(Excerpt from a dataset)

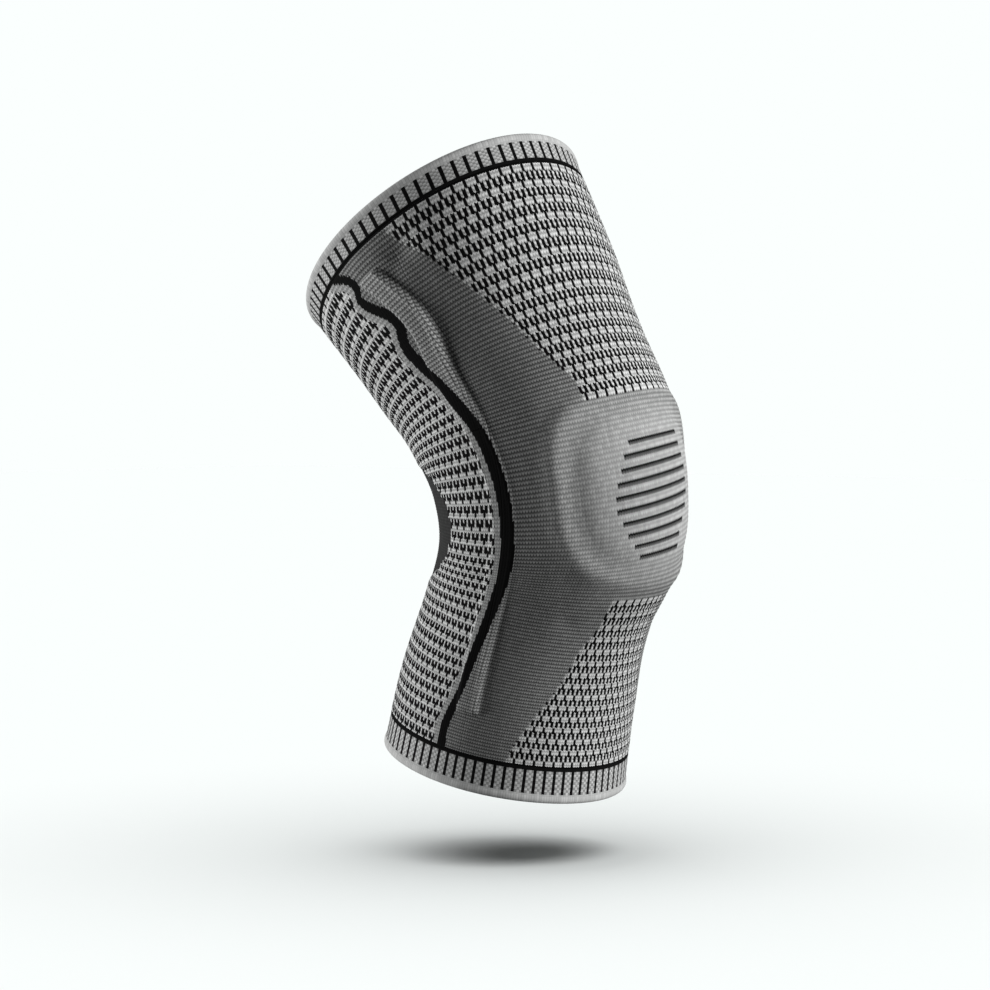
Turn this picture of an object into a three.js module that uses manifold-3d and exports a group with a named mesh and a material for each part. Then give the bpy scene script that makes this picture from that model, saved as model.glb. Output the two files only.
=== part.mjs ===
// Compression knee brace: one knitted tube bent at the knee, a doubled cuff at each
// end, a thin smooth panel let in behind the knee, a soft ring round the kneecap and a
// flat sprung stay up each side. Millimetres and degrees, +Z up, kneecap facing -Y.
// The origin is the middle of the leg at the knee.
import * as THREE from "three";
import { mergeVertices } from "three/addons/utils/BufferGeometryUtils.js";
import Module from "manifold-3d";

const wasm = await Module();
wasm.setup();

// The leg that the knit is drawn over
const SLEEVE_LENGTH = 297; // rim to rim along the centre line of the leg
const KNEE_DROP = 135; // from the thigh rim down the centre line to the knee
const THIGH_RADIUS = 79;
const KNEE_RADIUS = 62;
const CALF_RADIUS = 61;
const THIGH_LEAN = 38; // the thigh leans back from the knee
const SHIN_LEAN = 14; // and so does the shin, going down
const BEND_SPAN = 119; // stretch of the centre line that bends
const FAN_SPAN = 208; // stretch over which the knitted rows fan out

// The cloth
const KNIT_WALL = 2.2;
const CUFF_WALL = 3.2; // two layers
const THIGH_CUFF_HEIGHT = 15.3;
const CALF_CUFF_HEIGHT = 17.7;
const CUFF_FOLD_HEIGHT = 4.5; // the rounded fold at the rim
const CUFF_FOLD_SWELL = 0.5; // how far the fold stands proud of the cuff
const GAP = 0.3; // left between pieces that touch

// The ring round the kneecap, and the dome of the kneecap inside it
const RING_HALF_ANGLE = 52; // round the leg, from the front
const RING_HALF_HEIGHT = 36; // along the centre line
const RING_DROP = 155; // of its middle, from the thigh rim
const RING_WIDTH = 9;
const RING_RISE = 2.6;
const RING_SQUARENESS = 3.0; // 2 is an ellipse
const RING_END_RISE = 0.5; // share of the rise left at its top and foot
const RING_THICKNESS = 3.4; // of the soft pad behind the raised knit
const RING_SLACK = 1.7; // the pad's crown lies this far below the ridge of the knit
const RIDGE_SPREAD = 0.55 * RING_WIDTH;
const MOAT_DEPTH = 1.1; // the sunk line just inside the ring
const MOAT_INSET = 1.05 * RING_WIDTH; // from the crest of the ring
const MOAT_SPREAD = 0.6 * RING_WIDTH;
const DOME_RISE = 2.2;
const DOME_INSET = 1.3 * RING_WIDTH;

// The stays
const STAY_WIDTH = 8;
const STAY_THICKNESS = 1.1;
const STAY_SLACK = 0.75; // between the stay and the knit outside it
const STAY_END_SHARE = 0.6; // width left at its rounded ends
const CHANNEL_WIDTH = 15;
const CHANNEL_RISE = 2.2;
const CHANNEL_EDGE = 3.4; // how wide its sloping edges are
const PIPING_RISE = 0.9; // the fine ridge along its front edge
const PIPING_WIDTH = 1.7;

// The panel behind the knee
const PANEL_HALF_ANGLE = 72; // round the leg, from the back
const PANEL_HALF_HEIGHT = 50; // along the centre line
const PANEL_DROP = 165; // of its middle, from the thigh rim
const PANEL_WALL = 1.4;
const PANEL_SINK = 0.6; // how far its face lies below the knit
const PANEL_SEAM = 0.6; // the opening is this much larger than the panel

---

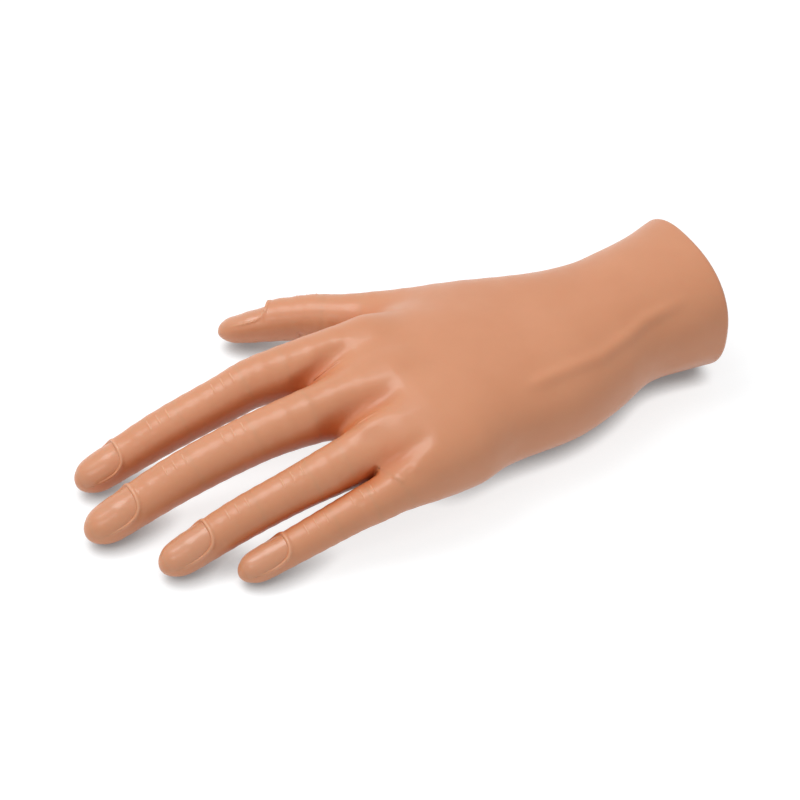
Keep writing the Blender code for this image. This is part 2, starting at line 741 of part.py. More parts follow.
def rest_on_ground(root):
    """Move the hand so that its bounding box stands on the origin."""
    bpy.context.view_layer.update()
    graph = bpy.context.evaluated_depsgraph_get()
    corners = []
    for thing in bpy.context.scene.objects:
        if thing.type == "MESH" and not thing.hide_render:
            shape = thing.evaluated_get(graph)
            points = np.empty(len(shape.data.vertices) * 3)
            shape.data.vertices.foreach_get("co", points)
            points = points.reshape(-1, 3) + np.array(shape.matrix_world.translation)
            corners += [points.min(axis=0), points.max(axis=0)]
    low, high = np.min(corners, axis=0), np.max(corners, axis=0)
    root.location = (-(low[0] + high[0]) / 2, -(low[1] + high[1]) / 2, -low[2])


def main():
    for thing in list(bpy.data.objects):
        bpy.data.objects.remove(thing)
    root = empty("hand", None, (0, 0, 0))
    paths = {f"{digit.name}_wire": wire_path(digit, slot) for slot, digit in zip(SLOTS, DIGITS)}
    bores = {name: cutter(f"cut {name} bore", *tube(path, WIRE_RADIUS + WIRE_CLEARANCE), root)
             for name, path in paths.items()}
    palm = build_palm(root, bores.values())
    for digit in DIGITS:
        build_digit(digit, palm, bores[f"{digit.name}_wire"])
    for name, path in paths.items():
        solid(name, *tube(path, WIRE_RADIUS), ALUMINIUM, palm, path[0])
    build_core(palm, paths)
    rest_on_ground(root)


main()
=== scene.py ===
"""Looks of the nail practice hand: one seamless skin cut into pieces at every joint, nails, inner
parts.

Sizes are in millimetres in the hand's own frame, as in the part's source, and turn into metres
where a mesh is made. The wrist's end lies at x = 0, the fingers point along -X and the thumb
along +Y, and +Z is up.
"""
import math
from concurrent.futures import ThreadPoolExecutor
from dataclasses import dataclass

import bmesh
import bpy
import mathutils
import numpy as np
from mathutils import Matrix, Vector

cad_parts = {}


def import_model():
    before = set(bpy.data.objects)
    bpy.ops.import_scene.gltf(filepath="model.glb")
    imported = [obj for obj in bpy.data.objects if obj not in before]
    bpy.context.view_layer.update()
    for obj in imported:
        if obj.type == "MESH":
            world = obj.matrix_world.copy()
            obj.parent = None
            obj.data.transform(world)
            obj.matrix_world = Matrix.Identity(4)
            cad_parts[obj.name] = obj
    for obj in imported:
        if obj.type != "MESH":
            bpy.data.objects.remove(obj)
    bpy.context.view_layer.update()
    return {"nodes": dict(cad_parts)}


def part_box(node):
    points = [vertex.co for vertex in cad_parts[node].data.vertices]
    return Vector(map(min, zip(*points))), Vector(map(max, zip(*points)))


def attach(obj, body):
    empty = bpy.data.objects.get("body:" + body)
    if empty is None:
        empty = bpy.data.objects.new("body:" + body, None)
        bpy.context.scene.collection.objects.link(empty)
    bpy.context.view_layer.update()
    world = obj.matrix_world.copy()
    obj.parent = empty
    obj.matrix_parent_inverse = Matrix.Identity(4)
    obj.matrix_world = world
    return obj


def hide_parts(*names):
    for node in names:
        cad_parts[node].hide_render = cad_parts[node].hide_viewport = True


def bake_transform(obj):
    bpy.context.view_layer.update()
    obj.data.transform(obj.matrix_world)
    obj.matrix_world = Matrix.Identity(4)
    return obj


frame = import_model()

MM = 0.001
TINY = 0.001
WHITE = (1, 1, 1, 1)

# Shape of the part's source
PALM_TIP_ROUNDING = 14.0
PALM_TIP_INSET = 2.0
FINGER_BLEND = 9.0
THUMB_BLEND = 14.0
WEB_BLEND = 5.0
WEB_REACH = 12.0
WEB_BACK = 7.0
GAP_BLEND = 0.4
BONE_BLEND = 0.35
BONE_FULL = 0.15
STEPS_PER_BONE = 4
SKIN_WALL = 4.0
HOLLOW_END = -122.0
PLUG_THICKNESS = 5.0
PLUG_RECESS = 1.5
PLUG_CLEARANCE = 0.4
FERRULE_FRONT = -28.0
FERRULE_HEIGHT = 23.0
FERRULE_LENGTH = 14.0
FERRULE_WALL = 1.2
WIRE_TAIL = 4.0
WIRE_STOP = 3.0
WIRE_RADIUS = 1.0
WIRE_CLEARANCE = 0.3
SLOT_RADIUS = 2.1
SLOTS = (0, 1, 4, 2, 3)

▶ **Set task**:
Will you return exactly the lines above from the one with "Keep writing the" down to the one with "root.location = (-(low[0]", counting both as part of the range?

▶ **Answer in full**:
Keep writing the Blender code for this image. This is part 2, starting at line 741 of part.py. More parts follow.
def rest_on_ground(root):
    """Move the hand so that its bounding box stands on the origin."""
    bpy.context.view_layer.update()
    graph = bpy.context.evaluated_depsgraph_get()
    corners = []
    for thing in bpy.context.scene.objects:
        if thing.type == "MESH" and not thing.hide_render:
            shape = thing.evaluated_get(graph)
            points = np.empty(len(shape.data.vertices) * 3)
            shape.data.vertices.foreach_get("co", points)
            points = points.reshape(-1, 3) + np.array(shape.matrix_world.translation)
            corners += [points.min(axis=0), points.max(axis=0)]
    low, high = np.min(corners, axis=0), np.max(corners, axis=0)
    root.location = (-(low[0] + high[0]) / 2, -(low[1] + high[1]) / 2, -low[2])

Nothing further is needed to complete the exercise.